NASCAR Basically Slapped Tony Stewart In The Face This Week

Amber Searls-USA TODAY Sports
Amber Searls-USA TODAY Sports /

In life we are all wrong at one point or another. You, me, NASCAR, it doesn’t matter because everyone makes mistakes. That being said, it’s how you handle those mistakes that speaks the loudest.

Last week three-time NASCAR champion Tony Stewart made a choice. Stewart who was unhappy about the lug nut rule in NASCAR decided to voice his displeasure over it in a public forum. During an event to promote sponsor Mobil 1’s green initiatives Stewart decided to let the NASCAR world know how he feels about NASCAR not regulating five lug nuts per tire.

"I’m beyond mad, I’m P.O.’d at NASCAR about it, to be honest. For all the work and everything, all the bulletins and all the new stuff we have to do to superspeedway cars and all these other things they want us to do for safety, we can’t even make sure we put five lug nuts on the wheel.It’s not even mandatory anymore. I mean, you don’t have to have but one on there if you don’t want. It’s however many you think you can get away with. So we’re putting the drivers in jeopardy to get track position. It’s not bit anybody yet, but I guarantee you that envelope is going to keep getting pushed until somebody gets hurt. You will not have heard a rant that’s going to be as bad as what’s going to come out of my mouth if a driver gets hurt because of a loose wheel that hurts one of them. With all the crap we’re going through with all the safety stuff, and for them to sit there and sit on their hands on this one."

As one might have guessed, NASCAR did not take the comments in stride and the result was a fine. On the same day the Stewart announced his return to NASCAR, it was announced that Stewart would be fined $35,000 for his comments. Later in the day the drivers council stepped up and said they would pay the fine as they believed that Stewart was not in the wrong. On Monday NASCAR Chairman Brian France told SiriusXM NASCAR Radio why Stewart was fined.

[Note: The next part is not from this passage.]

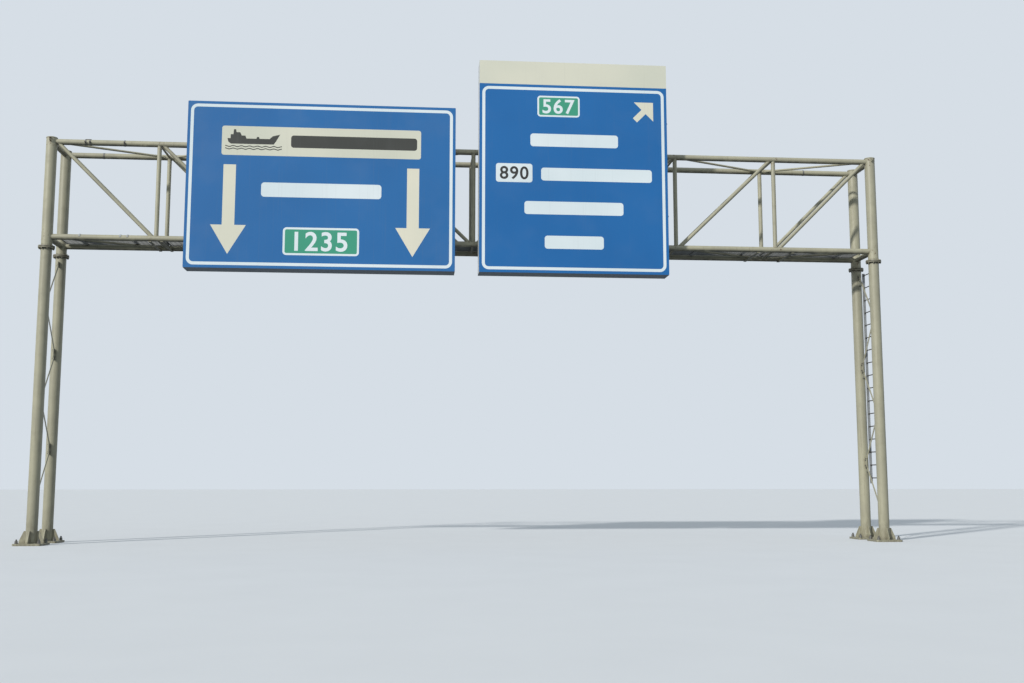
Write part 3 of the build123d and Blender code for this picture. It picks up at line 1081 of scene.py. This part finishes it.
# Toggle catches on the right-hand box, measured out of the wall, along it and up it
CATCH_HEIGHTS = (6.77, 8.77)
CATCH_INSET = 0.07
CATCH_BEVEL = 0.0008
CATCH_PLATE = ((0, -0.05, -0.022), (0.003, 0.05, 0.022))
CATCH_LEVER = ((0.003, -0.020, -0.014), (0.012, 0.044, 0.014))
CATCH_RODS = (
    ((0.009, -0.020, 0), (0.009, -0.052, 0), 0.0045),
    ((0.009, -0.050, -0.014), (0.009, -0.050, 0.014), 0.004),
)


def catches():
    """On the outer wall of the box: a plate, a lever, a rod and its hook."""
    parts = Parts()
    low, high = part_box("right_sign_sides")
    for z in CATCH_HEIGHTS:
        place = at(high.x, low.y + CATCH_INSET, z)
        for corners in (CATCH_PLATE, CATCH_LEVER):
            parts.add(slab(*corners), place)
        for start, end, radius in CATCH_RODS:
            parts.add(swept([start, end], radius, ROD_SIDES), place)
    parts.piece("box_catches", fastener, ZINC_SLOT, bevel=CATCH_BEVEL)


# Fine grating of the walkway: bearing bars along the span and cross rods
BAR_PITCH = 0.041
BAR_THICKNESS = 0.003
BAR_HEIGHT = 0.025
CROSS_PITCH = 0.10
CROSS_HALF = 0.003
RIM = 0.004
PANEL_GAP = 0.010
TOE_BOARD = 0.10
TOE_THICKNESS = 0.004
TOE_LIP = 0.014
BEARER_SHARES = (0.25, 0.75)
BEARER_HALF = 0.031


def walkway_mesh():
    parts = Parts()
    low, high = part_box("walkway_grating")
    pitch = (high.x - low.x + PANEL_GAP) / bay_count
    bars = round((high.y - low.y) / BAR_PITCH)
    top = low.z + BAR_HEIGHT
    for panel in range(bay_count):
        left = low.x + panel * pitch
        right = left + pitch - PANEL_GAP
        for y in spread(low.y + RIM / 2, high.y - RIM / 2, bars + 1):
            parts.add(slab((left, y - BAR_THICKNESS / 2, low.z), (right, y + BAR_THICKNESS / 2, top)))
        for x in (left, right - RIM):
            parts.add(slab((x, low.y, low.z), (x + RIM, high.y, top)))
        parts.add(slab((left, high.y, low.z), (right, high.y + TOE_THICKNESS, low.z + TOE_BOARD)))
        bearers = [node_x[panel] + share * bay for share in BEARER_SHARES]
        starts = [left] + [x + BEARER_HALF for x in bearers]
        ends = [x - BEARER_HALF for x in bearers] + [right]
        for start, end in zip(starts, ends):
            parts.add(slab((start, high.y, low.z - TOE_LIP), (end, high.y + TOE_THICKNESS, low.z)))
        for x in spread(left + CROSS_PITCH / 2, right - CROSS_PITCH / 2, round(pitch / CROSS_PITCH)):
            rod = [(x, low.y + RIM, top - CROSS_HALF), (x, high.y - RIM, top - CROSS_HALF)]
            parts.add(swept(rod, CROSS_HALF, 4))
    mesh = parts.piece("walkway_mesh", zinc, ZINC_SLOT)
    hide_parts("walkway_grating")


# Clamps round the top chords and small clips on the front bottom chord
CLAMP_WIDTH = 0.030
CLAMP_THICKNESS = 0.004
CLAMP_STEPS = 32
CLAMPS = (("front", -7.245), ("front", -7.94), ("front", -8.03), ("back", -7.918), ("back", 7.553))
CLAMP_EAR = 0.030
EAR_GAP = 0.004
EAR_ROOT = 0.001
CLAMP_BOLT = 0.010
STAPLE = (-8.045, -7.925)
STAPLE_HALF = 0.02
STAPLE_HEIGHT = 0.006
CLIPS = (-8.064, -7.254, -7.109)
CLIP_ARC = (radians(70), radians(170), 9)
CLIP_STANDOFF = 0.005
CLIP_RADIUS = 0.0065
CLIP_STRANDS = (-0.012, 0, 0.012)


def band(inner, outer, half):
    """A flat ring about X, between two radii and as far as half its width to each side."""
    points, faces = [], []
    for i, pair in enumerate(zip(circle(inner, CLAMP_STEPS), circle(outer, CLAMP_STEPS))):
        points += [Vector((end, *place)) for place in pair for end in (-half, half)]
        a, b = 4 * i, 4 * ((i + 1) % CLAMP_STEPS)
        for j, k in ((0, 1), (1, 3), (3, 2), (2, 0)):
            faces.append([a + j, a + k, b + k, b + j])
    return points, faces


def chord_clamps():
    """Bands round the chords, closed by a bolt through two ears on the outer side."""
    parts, bolts = Parts(), Parts()
    outer = chord_radius + CLAMP_THICKNESS
    half = CLAMP_WIDTH / 2
    z = chord_z["top"]
    ears = (z - EAR_GAP - CLAMP_THICKNESS, z + EAR_GAP)
    for side, x in CLAMPS:
        y = side_y[side]
        hand = -1 if side == "front" else 1
        parts.add(band(chord_radius, outer, half), at(x, y, z))
        near, far = sorted((y + hand * (chord_radius + EAR_ROOT), y + hand * (outer + CLAMP_EAR)))
        for low in ears:
            parts.add(slab((x - half, near, low), (x + half, far, low + CLAMP_THICKNESS)))
        place = at(x, y + hand * (outer + CLAMP_EAR / 2), ears[0])
        add_bolt(bolts, place, CLAMP_BOLT, 2 * (EAR_GAP + CLAMP_THICKNESS))
    left, right = STAPLE
    top = z + outer
    parts.add(slab((left, front_y - STAPLE_HALF, top), (right, front_y + STAPLE_HALF, top + STAPLE_HEIGHT)))
    parts.piece("chord_clamps", fastener, ZINC_SLOT, smooth=50.0)
    bolts.piece("clamp_bolts", fastener, ZINC_SLOT)


def chord_clips():
    """Pale cable clips that hug the upper front of the front bottom chord."""
    parts = Parts()
    reach = chord_radius + CLIP_STANDOFF
    for x in CLIPS:
        for step in CLIP_STRANDS:
            arc = [
                (x + step, front_y + reach * cos(angle), chord_z["bottom"] + reach * sin(angle))
                for angle in spread(*CLIP_ARC)
            ]
            parts.add(swept(arc, CLIP_RADIUS, ROD_SIDES))
    parts.piece("chord_clips", casing, CASING_SLOT)


flange_bolts()
anchor_nuts()
lacing_bolts()
u_bolts()
rail_bolts()
back_strips()
side_rivets()
catches()
walkway_mesh()
chord_clamps()
chord_clips()


# Lights, floor and camera
SUN_AZIMUTH = 43.5
SUN_ELEVATION = 28.5
SUN_STRENGTH = 2.85
SUN_SPREAD = 3.0
SUN_COLOUR = (1.0, 0.965, 0.915)
SKY_COLOUR = (0.84, 0.93, 1.0, 1.0)
SKY_STRENGTH = 0.5
BACKDROP = srgb(214, 222, 230)
FLOOR_BOUNCE = srgb(108, 111, 114)
FLOOR_RADIUS = 160.0


def light_scene():
    """A low sun and a plain world: camera and glossy rays see the backdrop, all others the sky."""
    sun_data = bpy.data.lights.new("sun", "SUN")
    sun_data.energy = SUN_STRENGTH
    sun_data.angle = radians(SUN_SPREAD)
    sun_data.color = SUN_COLOUR
    sun = placed("sun", sun_data)
    sun.rotation_euler = (radians(90 - SUN_ELEVATION), 0, radians(-SUN_AZIMUTH))

    world = bpy.data.worlds.new("studio")
    bpy.context.scene.world = world
    world.use_nodes = True
    nodes, links = world.node_tree.nodes, world.node_tree.links
    nodes.clear()
    kinds = ("LightPath", "Math", "Background", "Background", "MixShader", "OutputWorld")
    path, seen, lit, shown, mix, out = (nodes.new(f"ShaderNode{kind}") for kind in kinds)
    seen.operation = "MAXIMUM"
    lit.inputs["Color"].default_value = SKY_COLOUR
    lit.inputs["Strength"].default_value = SKY_STRENGTH
    shown.inputs["Color"].default_value = BACKDROP
    links.new(path.outputs["Is Camera Ray"], seen.inputs[0])
    links.new(path.outputs["Is Glossy Ray"], seen.inputs[1])
    for source, socket in zip((seen, lit, shown), mix.inputs):
        links.new(source.outputs[0], socket)
    links.new(mix.outputs[0], out.inputs["Surface"])


def lay_floor():
    f = Finish("pale_floor")
    pale = f.blend(f.noise(0.8), srgb(216, 220, 224), srgb(222, 226, 230))
    seen = f.add("ShaderNodeLightPath").outputs["Is Camera Ray"]
    f.colour = f.blend(seen, FLOOR_BOUNCE, pale)
    finish = f.finish(0.9, f.bump(f.noise(40.0), 0.001))
    mesh = bpy.data.meshes.new("floor")
    corners = [(-1, -1, 0), (1, -1, 0), (1, 1, 0), (-1, 1, 0)]
    mesh.from_pydata([Vector(corner) * FLOOR_RADIUS for corner in corners], [], [[0, 1, 2, 3]])
    mesh.materials.append(finish)
    floor = placed("floor", mesh)


def set_camera():
    data = bpy.data.cameras.new("camera")
    data.sensor_width = SENSOR_WIDTH
    data.lens = FOCAL_PIXELS / IMAGE_WIDTH * SENSOR_WIDTH
    data.clip_end = CLIP_END
    camera = placed("camera", data)
    camera.location = CAMERA_PLACE
    camera.rotation_euler = (radians(90 + CAMERA_PITCH), 0, radians(-CAMERA_YAW))
    bpy.context.scene.camera = camera


set_camera()
light_scene()
lay_floor()
bpy.context.scene.view_settings.view_transform = "Standard"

"Tony has been very aware of how we approach from a criticism standpoint of the sport and the product of the racing itself and safety is paramount. Tony is very aware of how we look at that.’I think we have to make judgment calls and how we look at the tone of what someone says, how they’re saying it. They have ample opportunities, particularly with safety, to deal with us directly on that. But to insinuate that we’re taking the sport down a road that doesn’t care about safety or we’re trying to hurt people, those kind of comments, that goes to the integrity of the sport and we’ll have to deal with that. We go way beyond what any other league would allow in terms of how far people can go in voicing their view.There’s just a little line out there that is a bright line and everybody is aware of. Every once in a while we’ll have a driver or somebody else that gets over that line and we’ll just have to deal with it. It’s not a big thing. We deal with it. They understand it and we move on. That’s how it goes."

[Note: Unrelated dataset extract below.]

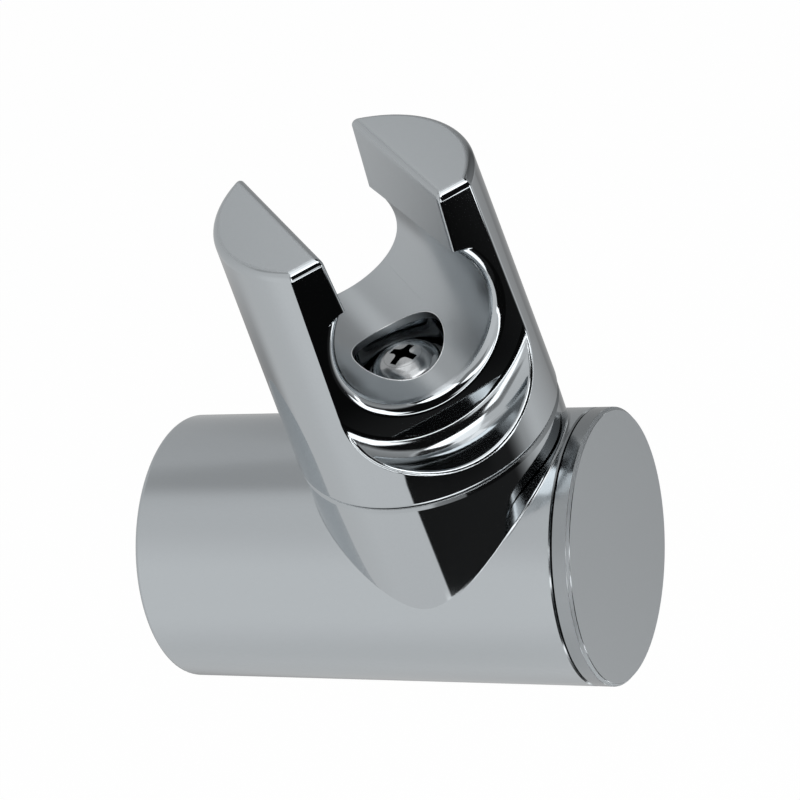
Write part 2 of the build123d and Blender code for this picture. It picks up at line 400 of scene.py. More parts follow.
@dataclass(frozen=True)
class Finish:
    """A procedural finish whose colour, gloss and relief vary over the piece, with its zones.

    The ripple and grain sizes are features a metre, and the relief is the ripple's height in metres.
    """

    name: str
    colour: Colour
    metallic: float = 1.0
    roughness: float = 0.3
    haze: float = 0.1
    ripple_size: float = 300.0
    grain_size: float = 3500.0
    grain: float = 0.4
    shade_depth: float = 0.2
    relief: float = 0.01 * MM
    zones: tuple[Zone, ...] = ()

    def zoned(self, amount: Amount, tree: Tree, effects: Effects) -> Socket | float:
        """Joins what the zones add, the most of any zone at each place.

        Args:
            amount: which of the zones' values is joined.
            tree: the material's nodes.
            effects: the shared groups.

        Returns:
            The joined amount's socket, or 0 without a zone.
        """
        joined: Socket | float = 0.0
        for zone in self.zones:
            added: Socket | float = getattr(zone, amount.value)
            for limit in zone.limits:
                added = maths(tree, Sum.MULTIPLY, limit.mask(tree, effects), added)
            joined = maths(tree, Sum.MAXIMUM, added, joined)
        return joined

    def build(self, effects: Effects) -> bpy.types.Material:
        """Makes the material, or gives the one that is made already.

        Args:
            effects: the shared groups.

        Returns:
            The finished material.
        """
        if self.name in effects.made:
            return effects.made[self.name]
        material = effects.made[self.name] = bpy.data.materials.new(self.name)
        material.use_nodes = True
        tree = material.node_tree
        surface = tree.nodes["Principled BSDF"].inputs
        surface["Metallic"].default_value = self.metallic
        given = {
            "Base roughness": self.roughness,
            "Haze": self.haze,
            "Ripple size": self.ripple_size,
            "Grain size": self.grain_size,
            "Grain": self.grain,
            "Shade depth": self.shade_depth,
        }
        worked = place_group(tree, effects.plating, given).outputs
        tint = tree.nodes.new("ShaderNodeMix")
        tint.data_type = "RGBA"
        tint.inputs["A"].default_value = (0.0, 0.0, 0.0, 1.0)
        tint.inputs["B"].default_value = (*self.colour, 1.0)
        # The zones' painted shade darkens the colour here, on top of the grain's random tone
        shade = maths(tree, Sum.SUBTRACT, worked["Shade"], self.zoned(Amount.DARK, tree, effects))
        tree.links.new(shade, tint.inputs["Factor"])
        tree.links.new(tint.outputs["Result"], surface["Base Color"])
        rough = maths(tree, Sum.ADD, worked["Roughness"], self.zoned(Amount.SATIN, tree, effects))
        tree.links.new(rough, surface["Roughness"])
        bump = tree.nodes.new("ShaderNodeBump")
        bump.inputs["Strength"].default_value = 1.0
        bump.inputs["Distance"].default_value = self.relief
        tree.links.new(worked["Height"], bump.inputs["Height"])
        tree.links.new(bump.outputs["Normal"], surface["Normal"])
        return material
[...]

Now let’s be honest, this all sounds well and good if this is where it had ended. Stewart spoke poorly of NASCAR in a public forum and NASCAR defended the brand and fined Stewart, case closed. However, this is not where it ends because later on Monday NASCAR went back on the lug net rule, making it mandatory for all five lugs to be on every wheel once again.

So, last week Stewart calls out NASCAR for an issue and less than one week later NASCAR changes the rule? If that was the end of the story it would seem like NASCAR’s governing body has a tremendous relationship with their athletes. An athlete expressed a true safety concern and in less than a week a change was made. The only issue (and it’s a big issue) is that NASCAR kept Stewart’s $35,000 find intact.

France says in one breath that Stewart’s tone and the way he was saying his comments were worthy of a fine but in the next instance NASCAR changes the thing Stewart was complaining about. NASCAR is basically saying that Stewart was right in everything that he said (which is why we fixed the rule) but we don’t like that he told everyone that we were wrong, so he needs to be punished for it.

NASCAR more or less slapped Stewart across the face this week and it’s a complete joke.

NASCAR is often critiqued for the way that they handle things and this situation was perfect for them to handle something in the right way. NASCAR should have embraced Stewart (and some of the other drivers) for passionately addressing a true safety concern. NASCAR could have come out and said that they spoke with Stewart and others and together they decided the best course was to adjust the rule. Slapping Stewart with a fine and then still changing the rule is simply bad business.

More racing: NASCAR: Five Tracks That Should Consider A Switch From Days To Nights Or Vice Versa

It’s great that NASCAR got it right in the end, but it’s a shame that they could not figure out the correct path to get there. Stewart deserved better here and this is another example where NASCAR had a chance to be on the same plane with the drivers and they decided not to.